Roma: Rebibbia, l’allarme della recinzione era fuori uso

Francesco Giugni

 

Il pm Silvia Sereni della Procura di Roma ha aperto un nuovo fascicolo anche per “corruzione” a seguito dell’evasione di due detenuti romeni dal carcere romano di Rebibbia.

Il 14 febbraio scorso gli uomini – accusati rispettivamente di sequestro di persona e morte come conseguenza del reato e di rapina e ricettazione – sono evasi dal braccio G11 di Rebibbia. Ricercati in tutta Italia sia dai carabinieri che da tutte le forze di polizia, erano stati invitati dai propri legali a costituirsi per non peggiorare la loro situazione.

I sospetti del magistrato sono scaturiti dal fatto che , proprio in quel giorno, l’allarme antiscavalcamento  non fosse in funzione e che nessuno si fosse accorto di un lungo lavoro necessario per segare le sbarre del magazzino dal quale i due si erano calati usando le “classiche lenzuola annodate”.

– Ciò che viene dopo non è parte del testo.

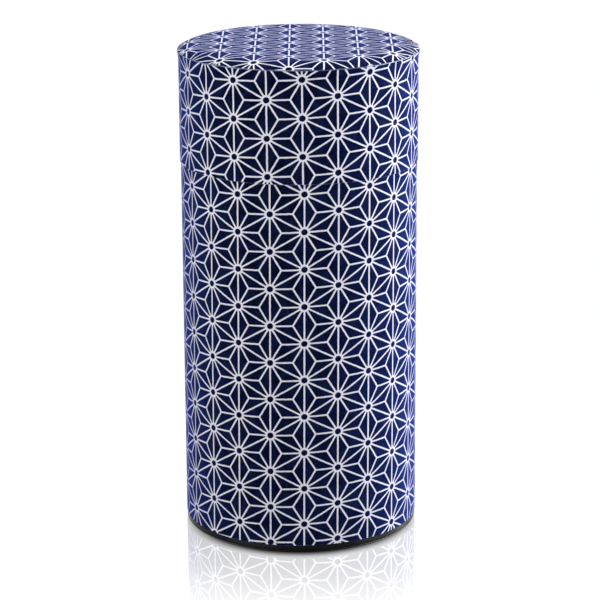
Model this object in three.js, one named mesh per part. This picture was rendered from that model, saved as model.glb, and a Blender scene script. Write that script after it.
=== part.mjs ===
// A tall round tinplate canister for spices or tea, covered in printed paper, with a deep slip-on cap
// over a plug-shaped inner lid. Millimetres, +Z up, origin at the middle of the base.
import * as THREE from 'three';

// Driving dimensions
const HEIGHT = 155.6;           // base to top, cap on
const CAP_RADIUS = 37.5;        // over the cap's paper
const RIM_PROUD = 0.3;          // the cap's top rim stands this far out from its side
const BODY_RADIUS = 37.2;       // over the body's paper
const CAP_EDGE_HEIGHT = 118.5;  // the cap's lower edge above the base
const MOUTH_HEIGHT = 142;       // the tube's rolled mouth above the base
const SHOULDER_RADIUS = 14.5;   // the cap's top curves down to its rim with this radius
const SHOULDER_TURN = 30.5;     // degrees that it has turned down by at the rim
const PAPER = 0.15;             // thickness of the washi paper
const GLUE = 0.05;              // between paper and tin
const TIN = 0.3;                // sheet of the tube, bottom, top plate and inner lid
const CAP_TIN = 0.2;            // sheet of the cap's band
const SEAT_GAP = 0.3;           // between pieces that rest on each other
const RIVET_GAP = 0.15;         // between the pieces that the knob's rivet holds

// Tube
const TUBE_RADIUS = BODY_RADIUS - PAPER - GLUE;
const NECK_SET_IN = 0.25;       // the neck under the cap is drawn in by this much
const NECK_RADIUS = TUBE_RADIUS - NECK_SET_IN;
const NECK_STEP = 0.4;          // height over which the neck is drawn in
const BEAD_RADIUS = 0.6;        // the roll at the mouth, turned inwards
const FOOT_SET_IN = 0.55;       // the tube's foot is drawn in to sit in the bottom's rim
const FOOT_HEIGHT = 1;          // the tube's lower edge above the base

// Bottom
const RIM_RADIUS = BODY_RADIUS - 0.15;
const RIM_ROUNDING = 0.5;       // the rounding under the rim
const RIM_HEIGHT = 2;
const FOOT_RING_INNER = 34.1;   // the flat ring that the canister stands on starts here
const PANEL_HEIGHT = 1.8;       // the panel stands clear of the table

// Papers
const BODY_PAPER_FOOT = 2.2;
const BODY_PAPER_TOP = CAP_EDGE_HEIGHT - SEAT_GAP;
const LAP_SIDES = 1;            // sides of the wrap that lie over its start
const SEAM_ANGLE = 142.5;       // degrees round from the front to the wraps' seam

// Cap
const BAND_RADIUS = CAP_RADIUS - PAPER - GLUE;
const HEM_HEIGHT = 3;           // the band's lower edge is folded inwards
const HEM_TIN = 0.18;
const SKIRT_DEPTH = 4.5;        // the top plate's skirt inside the band
const SKIRT_GAP = 0.1;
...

Oltre a cercare le ragioni del guasto del sistema d’allarme – reso noto da mesi dal Sindacato autonomo polizia penitenziaria coordinato dal segretario Donato Capece –gli investigatori stanno accertando chi può aver comunicato ai due detenuti del malfunzionamento dell’impianto.

La procura suppone che i due abbiano ricevuto informazioni su come muoversi dall’interno del penitenziario, pagando probabilmente qualche guardia carceraria per fuggire facilmente  al momento dell’evasione.

Voci interne al carcere sosterrebbero che altri quattro detenuti avrebbero voluto aggiungersi alla fuga e che abbiano rinunciato solo all’ultimo momento per paura. Due di loro sono anche indagati per favoreggiamento: uno per aver fornito il seghetto servito per tagliare le sbarre(in quanto effettuava alcuni lavoretti all’interno del carcere), l’altro per aver fatto sparire le lenzuola dopo che i due si erano calati giù.

La latitanza di Catalin Ciobanu e Mihai Florin Diaconescu era durata, comunque, solo pochi giorni, essendosi il primo costituito ai carabinieri di Tivoli e l’altro fermato, sempre dai carabinieri, mentre tentava di fuggire a bordo di un furgone.

Dopo l’arresto i due sono stati interrogati e ognuno ha addossato la colpa esclusiva all’altro, sia dell’organizzazione sia della messa in atto della fuga. Entrambi però hanno escluso di essere stati aiutati da qualcuno all’interno del carcere.